Work instructions:
Reproduce exactly the lines below, from the first through the one containing "return np.where(z < CROTCH[i - 1], SPLIT[i", and nothing more.

Input material:
__________________________________________________

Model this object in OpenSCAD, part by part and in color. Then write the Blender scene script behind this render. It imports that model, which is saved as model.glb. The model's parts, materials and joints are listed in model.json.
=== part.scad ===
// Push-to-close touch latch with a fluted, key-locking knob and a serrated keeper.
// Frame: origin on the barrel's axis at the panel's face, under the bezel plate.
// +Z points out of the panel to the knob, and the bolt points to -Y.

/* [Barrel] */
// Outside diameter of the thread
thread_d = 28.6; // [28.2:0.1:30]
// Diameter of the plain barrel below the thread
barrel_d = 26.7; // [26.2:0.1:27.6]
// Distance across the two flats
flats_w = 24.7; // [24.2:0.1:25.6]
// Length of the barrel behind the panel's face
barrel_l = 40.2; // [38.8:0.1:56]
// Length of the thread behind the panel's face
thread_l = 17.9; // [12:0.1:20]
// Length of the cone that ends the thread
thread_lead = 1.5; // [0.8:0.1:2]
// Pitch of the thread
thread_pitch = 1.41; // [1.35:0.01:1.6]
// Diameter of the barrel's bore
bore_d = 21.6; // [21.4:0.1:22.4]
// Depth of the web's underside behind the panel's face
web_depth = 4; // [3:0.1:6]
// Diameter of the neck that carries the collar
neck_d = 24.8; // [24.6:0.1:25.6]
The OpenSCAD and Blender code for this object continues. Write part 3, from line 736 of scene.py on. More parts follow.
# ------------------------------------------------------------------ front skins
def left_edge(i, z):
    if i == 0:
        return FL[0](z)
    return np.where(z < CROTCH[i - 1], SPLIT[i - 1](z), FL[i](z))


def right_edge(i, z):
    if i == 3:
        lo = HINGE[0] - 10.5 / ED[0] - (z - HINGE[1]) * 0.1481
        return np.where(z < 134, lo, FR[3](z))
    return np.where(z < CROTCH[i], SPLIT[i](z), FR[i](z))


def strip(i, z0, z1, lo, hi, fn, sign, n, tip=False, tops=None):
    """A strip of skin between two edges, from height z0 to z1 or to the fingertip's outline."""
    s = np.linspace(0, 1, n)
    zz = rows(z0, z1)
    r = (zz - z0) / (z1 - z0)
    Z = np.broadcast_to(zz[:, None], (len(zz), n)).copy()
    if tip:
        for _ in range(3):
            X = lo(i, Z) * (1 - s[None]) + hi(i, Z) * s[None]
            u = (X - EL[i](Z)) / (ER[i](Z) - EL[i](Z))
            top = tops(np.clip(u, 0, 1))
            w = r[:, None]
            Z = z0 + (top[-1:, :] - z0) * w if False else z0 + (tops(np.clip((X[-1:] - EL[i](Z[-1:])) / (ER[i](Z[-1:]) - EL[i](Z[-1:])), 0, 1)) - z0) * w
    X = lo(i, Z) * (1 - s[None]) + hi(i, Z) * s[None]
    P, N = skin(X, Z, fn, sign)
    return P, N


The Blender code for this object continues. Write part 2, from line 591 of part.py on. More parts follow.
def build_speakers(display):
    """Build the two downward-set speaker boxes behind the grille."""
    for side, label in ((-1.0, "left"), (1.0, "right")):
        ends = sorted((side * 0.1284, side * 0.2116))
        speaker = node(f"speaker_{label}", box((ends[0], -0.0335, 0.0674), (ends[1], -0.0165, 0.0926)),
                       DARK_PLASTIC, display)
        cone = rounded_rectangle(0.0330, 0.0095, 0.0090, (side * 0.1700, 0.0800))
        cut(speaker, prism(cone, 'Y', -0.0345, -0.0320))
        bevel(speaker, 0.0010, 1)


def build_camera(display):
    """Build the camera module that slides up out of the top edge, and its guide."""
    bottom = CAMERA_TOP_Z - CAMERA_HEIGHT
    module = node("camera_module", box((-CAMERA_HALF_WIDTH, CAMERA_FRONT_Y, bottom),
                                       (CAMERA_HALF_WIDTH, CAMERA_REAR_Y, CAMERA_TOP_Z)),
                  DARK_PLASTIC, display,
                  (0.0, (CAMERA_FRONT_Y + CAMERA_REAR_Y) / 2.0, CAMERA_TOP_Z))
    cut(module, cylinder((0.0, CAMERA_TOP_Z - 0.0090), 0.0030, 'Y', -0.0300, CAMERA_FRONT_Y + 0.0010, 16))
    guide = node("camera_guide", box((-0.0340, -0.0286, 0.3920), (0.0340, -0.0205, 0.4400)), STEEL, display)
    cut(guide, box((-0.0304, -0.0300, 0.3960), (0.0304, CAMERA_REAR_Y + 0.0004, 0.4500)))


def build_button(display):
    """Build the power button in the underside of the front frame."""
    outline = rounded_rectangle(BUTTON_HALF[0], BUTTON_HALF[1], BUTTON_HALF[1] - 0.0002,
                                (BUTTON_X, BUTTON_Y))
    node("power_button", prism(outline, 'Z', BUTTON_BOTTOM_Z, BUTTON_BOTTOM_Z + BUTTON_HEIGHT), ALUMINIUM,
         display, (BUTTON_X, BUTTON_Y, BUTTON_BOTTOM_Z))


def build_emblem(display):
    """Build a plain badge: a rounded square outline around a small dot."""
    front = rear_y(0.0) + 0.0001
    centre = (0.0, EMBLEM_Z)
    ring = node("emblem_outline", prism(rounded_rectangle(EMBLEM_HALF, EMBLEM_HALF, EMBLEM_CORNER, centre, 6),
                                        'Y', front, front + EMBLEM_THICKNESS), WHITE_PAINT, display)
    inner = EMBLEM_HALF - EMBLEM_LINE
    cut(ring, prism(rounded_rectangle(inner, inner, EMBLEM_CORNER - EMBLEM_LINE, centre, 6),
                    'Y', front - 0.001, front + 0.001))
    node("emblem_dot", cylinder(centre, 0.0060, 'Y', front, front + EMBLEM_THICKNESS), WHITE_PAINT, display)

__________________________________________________

Exercise solution:
Model this object in OpenSCAD, part by part and in color. Then write the Blender scene script behind this render. It imports that model, which is saved as model.glb. The model's parts, materials and joints are listed in model.json.
=== part.scad ===
// Push-to-close touch latch with a fluted, key-locking knob and a serrated keeper.
// Frame: origin on the barrel's axis at the panel's face, under the bezel plate.
// +Z points out of the panel to the knob, and the bolt points to -Y.

/* [Barrel] */
// Outside diameter of the thread
thread_d = 28.6; // [28.2:0.1:30]
// Diameter of the plain barrel below the thread
barrel_d = 26.7; // [26.2:0.1:27.6]
// Distance across the two flats
flats_w = 24.7; // [24.2:0.1:25.6]
// Length of the barrel behind the panel's face
barrel_l = 40.2; // [38.8:0.1:56]
// Length of the thread behind the panel's face
thread_l = 17.9; // [12:0.1:20]
// Length of the cone that ends the thread
thread_lead = 1.5; // [0.8:0.1:2]
// Pitch of the thread
thread_pitch = 1.41; // [1.35:0.01:1.6]
// Diameter of the barrel's bore
bore_d = 21.6; // [21.4:0.1:22.4]
// Depth of the web's underside behind the panel's face
web_depth = 4; // [3:0.1:6]
// Diameter of the neck that carries the collar
neck_d = 24.8; // [24.6:0.1:25.6]
The OpenSCAD and Blender code for this object continues. Write part 3, from line 736 of scene.py on. More parts follow.
# ------------------------------------------------------------------ front skins
def left_edge(i, z):
    if i == 0:
        return FL[0](z)
    return np.where(z < CROTCH[i - 1], SPLIT[i - 1](z), FL[i](z))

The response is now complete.